The IEA also said it had revised historic demand data for 2015-2016, meaning a lower demand base in 2017-2018 combined with unchanged high supply numbers could lead to lower stock draws than initially anticipated.
Saudi Arabian Energy Minister Khalid al-Falih said the kingdom did not rule out additional oil production cuts, but stressed that his country would not take any unilateral action, the Saudi-owned Al Sharq Al Awsat newspaper reported.
In the United States, President Donald Trump again stepped up his rhetoric against North Korea again, saying what he called U.S. military solutions were "locked and loaded" as Pyongyang accused him of driving the Korean peninsula to the brink of nuclear war.
"I think the issue that is affecting the market is the general risk sentiment of saber-rattling between Washington and Pyongyang," said Michael McCarthy, chief market strategist at CMC Markets.

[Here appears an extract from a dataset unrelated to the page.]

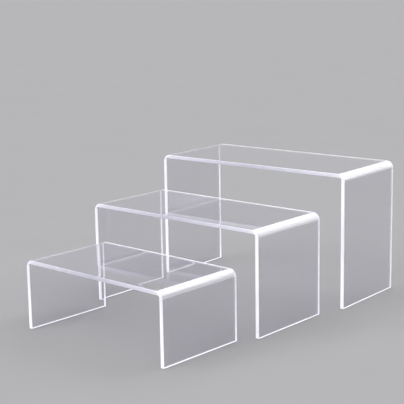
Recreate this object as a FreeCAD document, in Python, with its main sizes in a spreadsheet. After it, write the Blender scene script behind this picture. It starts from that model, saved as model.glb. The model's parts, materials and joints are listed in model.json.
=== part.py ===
# Set of three clear acrylic display risers in graded sizes, standing one in front of another.
#
# Each riser is one flat sheet, heated along two lines and bent down into an upside-down U: a top panel
# and two legs, open at the front and at the back. The outside of a bend stretches into a wide curve, and
# the inside stays tight. The pieces are loose. The smaller ones slide back under the larger ones to nest
# for storage.
#
# Frame: +Z up, +Y from the small riser back to the large one, +X to the right across the risers. The
# origin is on the table, at the centre of the set's footprint as displayed. The large riser is square to
# the frame, and the other two are turned a little, as they stand when put down by hand.

import FreeCAD, Part
import math
import os

import Sketcher

SIZES = ("large", "medium", "small")

# Driving dimensions, in millimetres and degrees. A shift is from the large riser's centre.
DIMENSIONS = {
    "sheet_thickness": 5.0,
    "bend_outer_radius": 10.0,
    "bend_inner_radius": 1.5,
    "edge_polish_radius": 0.5,
    "riser_depth": 128.0,
    "large_width": 304.0,
    "large_height": 180.0,
    "large_shift_right": 0.0,
    "large_shift_back": 0.0,
    "large_turn": 0.0,
    "medium_width": 280.0,
    "medium_height": 135.0,
    "medium_shift_right": -4.0,
    "medium_shift_back": -159.0,
    "medium_turn": -2.5,
    "small_width": 236.0,
    "small_height": 90.0,
    "small_shift_right": -6.0,
    "small_shift_back": -306.0,
    "small_turn": -3.8,
}

UP = FreeCAD.Vector(0, 0, 1)

# Sketcher's numbers for its horizontal axis, its origin point, and the ends of an edge.
HORIZONTAL_AXIS = -1
ORIGIN = (-1, 1)
START = 1
END = 2


def add_dimension_sheet(doc):
    """Put the driving dimensions in a spreadsheet, each value in a cell with its own alias."""
    sheet = doc.addObject("Spreadsheet::Sheet", "dimensions")
    for row, (alias, value) in enumerate(DIMENSIONS.items(), start=1):
        sheet.set(f"A{row}", alias.replace("_", " "))
        sheet.set(f"B{row}", str(value))
        sheet.setAlias(f"B{row}", alias)
    doc.recompute()
    return sheet


def origin_plane(body, role):
    """Return one of the body's own origin planes, such as XZ_Plane."""
    return next(feature for feature in body.Origin.OriginFeatures if feature.Role == role)


def line(x1, z1, x2, z2):
    """A straight edge in the sketch plane, where x runs across the riser and z runs up it."""
    return Part.LineSegment(FreeCAD.Vector(x1, z1, 0), FreeCAD.Vector(x2, z2, 0))


def bend_arc(x, z, radius, first_degrees):
    """A quarter circle in the sketch plane, centred on a bend."""
    circle = Part.Circle(FreeCAD.Vector(x, z, 0), UP, radius)
    return Part.ArcOfCircle(circle, math.radians(first_degrees), math.radians(first_degrees + 90))


def arch_outline(half_width, height, radius):
    """Left leg, left bend, top, right bend and right leg, from one foot over to the other."""
    bend_x = half_width - radius
    bend_z = height - radius
    return [
        line(-half_width, 0, -half_width, bend_z),
        bend_arc(-bend_x, bend_z, radius, 90),
        line(-bend_x, height, bend_x, height),
        bend_arc(bend_x, bend_z, radius, 0),
        line(half_width, bend_z, half_width, 0),
    ]


def draw_arch(sketch, sheet, size):
    """Draw the bent sheet from the front, constrained so that only its driving dimensions are free."""
    width = sheet.get(f"{size}_width")
    height = sheet.get(f"{size}_height")
    thickness = sheet.get("sheet_thickness")
    outer_radius = sheet.get("bend_outer_radius")
    inner_radius = sheet.get("bend_inner_radius")

    outer = sketch.addGeometry(arch_outline(width / 2, height, outer_radius), False)
    inner = sketch.addGeometry(
        arch_outline(width / 2 - thickness, height - thickness, inner_radius), False)
    left_foot = sketch.addGeometry(line(-width / 2, 0, thickness - width / 2, 0), False)
    right_foot = sketch.addGeometry(line(width / 2, 0, width / 2 - thickness, 0), False)

    def constrain(*arguments):
        return sketch.addConstraint(Sketcher.Constraint(*arguments))

    for left_leg, left_bend, top, right_bend, right_leg in (outer, inner):
        constrain("Tangent", left_leg, END, left_bend, END)
        constrain("Tangent", left_bend, START, top, START)
        constrain("Tangent", top, END, right_bend, END)
        constrain("Tangent", right_bend, START, right_leg, START)
        constrain("Vertical", left_leg)
        constrain("Horizontal", top)
        constrain("Vertical", right_leg)
        constrain("Equal", left_bend, right_bend)

    left_legs = (outer[0], inner[0])
    right_legs = (outer[-1], inner[-1])
    for foot, legs, leg_end in ((left_foot, left_legs, START), (right_foot, right_legs, END)):
        constrain("Coincident", foot, START, legs[0], leg_end)
        constrain("Coincident", foot, END, legs[1], leg_end)
        constrain("Horizontal", foot)
    constrain("Equal", left_foot, right_foot)
    constrain("PointOnObject", left_foot, START, HORIZONTAL_AXIS)
    constrain("Symmetric", left_foot, START, right_foot, START, *ORIGIN)

    driving = {
        "width": (("DistanceX", left_foot, START, right_foot, START, width), f"{size}_width"),
        "height": (("DistanceY", outer[0], START, outer[2], START, height), f"{size}_height"),
        "leg_thickness": (("DistanceX", left_foot, START, left_foot, END, thickness), "sheet_thickness"),
        "top_thickness": (("DistanceY", inner[2], START, outer[2], START, thickness), "sheet_thickness"),
        "outer_bend": (("Radius", outer[1], outer_radius), "bend_outer_radius"),
        "inner_bend": (("Radius", inner[1], inner_radius), "bend_inner_radius"),
    }
    for name, (arguments, alias) in driving.items():
        sketch.renameConstraint(constrain(*arguments), name)
        sketch.setExpression(f"Constraints.{name}", f"dimensions.{alias}")


def sharp_edges(shape):
    """Name every edge where two faces meet at a corner, leaving out the tangent lines at a bend."""
    nearly_parallel = 0.999
    names = []
    for number, edge in enumerate(shape.Edges, start=1):
        middle = edge.valueAt((edge.FirstParameter + edge.LastParameter) / 2)
        faces = shape.ancestorsOfType(edge, Part.Face)
        first, second = (face.normalAt(*face.Surface.parameter(middle)) for face in faces)
        if first.dot(second) < nearly_parallel:
            names.append(f"Edge{number}")
    return names


def build_riser(doc, sheet, size):
    """Make one riser: the arch padded to the sheet's depth, with its cut edges polished round."""
    body = doc.addObject("PartDesign::Body", f"riser_{size}")
    body.Label = f"riser_{size}"

    sketch = body.newObject("Sketcher::SketchObject", f"{size}_arch")
    sketch.AttachmentSupport = [(origin_plane(body, "XZ_Plane"), "")]
    sketch.MapMode = "FlatFace"
    draw_arch(sketch, sheet, size)
    doc.recompute()
    if not sketch.FullyConstrained:
        raise RuntimeError(f"{sketch.Label} isn't fully constrained")

    bent_sheet = body.newObject("PartDesign::Pad", f"{size}_bent_sheet")
    bent_sheet.Profile = sketch
    bent_sheet.SideType = "Symmetric"
    bent_sheet.setExpression("Length", "dimensions.riser_depth")
    doc.recompute()

    polish = body.newObject("PartDesign::Fillet", f"{size}_polished_edges")
    polish.Base = (bent_sheet, sharp_edges(bent_sheet.Shape))
    polish.setExpression("Radius", "dimensions.edge_polish_radius")
    doc.recompute()
    return body


def exact_box(shape):
    """The shape's box from its true surfaces, without the slack of a quick one."""
    return shape.optimalBoundingBox(False)


def place_on_table(bodies, sheet):
    """Stand the risers as displayed, with the origin under the middle of the whole set."""
    footprint = FreeCAD.BoundBox()
    for size, body in bodies.items():
        spot = FreeCAD.Vector(sheet.get(f"{size}_shift_right"), sheet.get(f"{size}_shift_back"), 0)
        body.Placement = FreeCAD.Placement(spot, FreeCAD.Rotation(UP, sheet.get(f"{size}_turn")))
        footprint.add(exact_box(body.Shape))
    middle = FreeCAD.Vector(footprint.Center.x, footprint.Center.y, footprint.ZMin)
    for body in bodies.values():
        body.Placement = FreeCAD.Placement(body.Placement.Base - middle, body.Placement.Rotation)


def check(doc, bodies):
    """Stop if any object failed to build or any riser isn't one valid closed solid."""
    for item in doc.Objects:
        if "Invalid" in item.State or "Error" in item.State:
            raise RuntimeError(f"{item.Label} failed: {item.State}")
    for body in bodies.values():
        shape = body.Shape
        if shape.isNull() or not shape.isValid() or len(shape.Solids) != 1:
            raise RuntimeError(f"{body.Label} isn't one valid solid")


def main():
    doc = FreeCAD.newDocument("display_risers")
    sheet = add_dimension_sheet(doc)
    bodies = {size: build_riser(doc, sheet, size) for size in SIZES}
    place_on_table(bodies, sheet)
    doc.recompute()
    check(doc, bodies)

    os.makedirs("parts", exist_ok=True)
    for body in bodies.values():
        body.Shape.exportStep(f"parts/{body.Label}.step")
        box = exact_box(body.Shape)
        print(f"{body.Label}: x {box.XMin:.2f} to {box.XMax:.2f}, y {box.YMin:.2f} to {box.YMax:.2f},",
              f"z {box.ZMin:.2f} to {box.ZMax:.2f}, {body.Shape.Volume:.0f} mm3,",
              f"centre at ({body.Placement.Base.x:.3f}, {body.Placement.Base.y:.3f})")


main()
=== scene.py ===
import json
import math

import bmesh
import bpy
import numpy as np
from mathutils import Matrix, Vector


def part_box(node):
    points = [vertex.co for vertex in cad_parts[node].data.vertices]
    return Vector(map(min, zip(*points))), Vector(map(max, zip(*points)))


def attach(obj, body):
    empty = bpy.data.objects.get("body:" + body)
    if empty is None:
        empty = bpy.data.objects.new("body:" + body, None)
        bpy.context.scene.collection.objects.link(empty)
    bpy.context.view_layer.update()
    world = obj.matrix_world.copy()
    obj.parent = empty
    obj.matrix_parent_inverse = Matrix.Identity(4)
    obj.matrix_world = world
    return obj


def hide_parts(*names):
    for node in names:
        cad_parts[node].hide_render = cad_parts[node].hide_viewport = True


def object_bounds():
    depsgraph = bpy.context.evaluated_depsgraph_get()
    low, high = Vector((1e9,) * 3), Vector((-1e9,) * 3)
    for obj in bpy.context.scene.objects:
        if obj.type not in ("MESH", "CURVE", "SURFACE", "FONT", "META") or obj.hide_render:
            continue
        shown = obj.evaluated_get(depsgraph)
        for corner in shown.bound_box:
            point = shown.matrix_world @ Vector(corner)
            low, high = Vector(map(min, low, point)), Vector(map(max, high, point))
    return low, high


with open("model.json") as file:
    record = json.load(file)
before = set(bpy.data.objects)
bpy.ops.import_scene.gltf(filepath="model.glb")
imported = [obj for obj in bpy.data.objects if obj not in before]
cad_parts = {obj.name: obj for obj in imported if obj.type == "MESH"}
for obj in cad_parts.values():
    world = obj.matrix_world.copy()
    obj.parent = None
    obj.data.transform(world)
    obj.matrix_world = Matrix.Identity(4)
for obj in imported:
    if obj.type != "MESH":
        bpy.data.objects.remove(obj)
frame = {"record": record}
cad_low, cad_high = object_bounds()

SIZES = ("small", "medium", "large")

# The sheet as the CAD bends it. All lengths are in metres.
SHEET = 0.005
BEND_OUTER_RADIUS = 0.010
BEND_INNER_RADIUS = 0.0015

# What polishing and bending leave on a sheet: rounded arrises, and at each end of a bend the squeezed
# inner side stands proud while the stretched outer side is drawn in.
ARRIS_RADIUS = 0.0007
INNER_BULGE = 0.00045
OUTER_PULL_IN = 0.00030

# How finely the sheet is divided.
BEND_STEPS = 24
ARRIS_STEPS = 4
STRAIGHT_STEP = 0.008

# The reach says how far round the arch a point is, from 0 at a foot to 1 in mid-top, for the painted light
# and shade of the cut edge. It is LEG_REACH where the leg ends and the bend starts, and BEND_REACH where
# the bend ends.
LEG_REACH = 0.5
BEND_REACH = 0.7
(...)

On Friday, energy services company Baker Hughes releases its monthly rig count number. Last week, data showed U.S. energy companies cut oil rigs for a second week in three, slowing the pace of a 15-month drilling recovery.
Baker Hughes releases its data at 1 p.m. EDT (1800 GMT).
"We’re watching to see if slowing of rig counts continues," said Mark Watkins, regional investment manager at U.S. Bank, "That would be a positive sign ... that production might be topping in the U.S."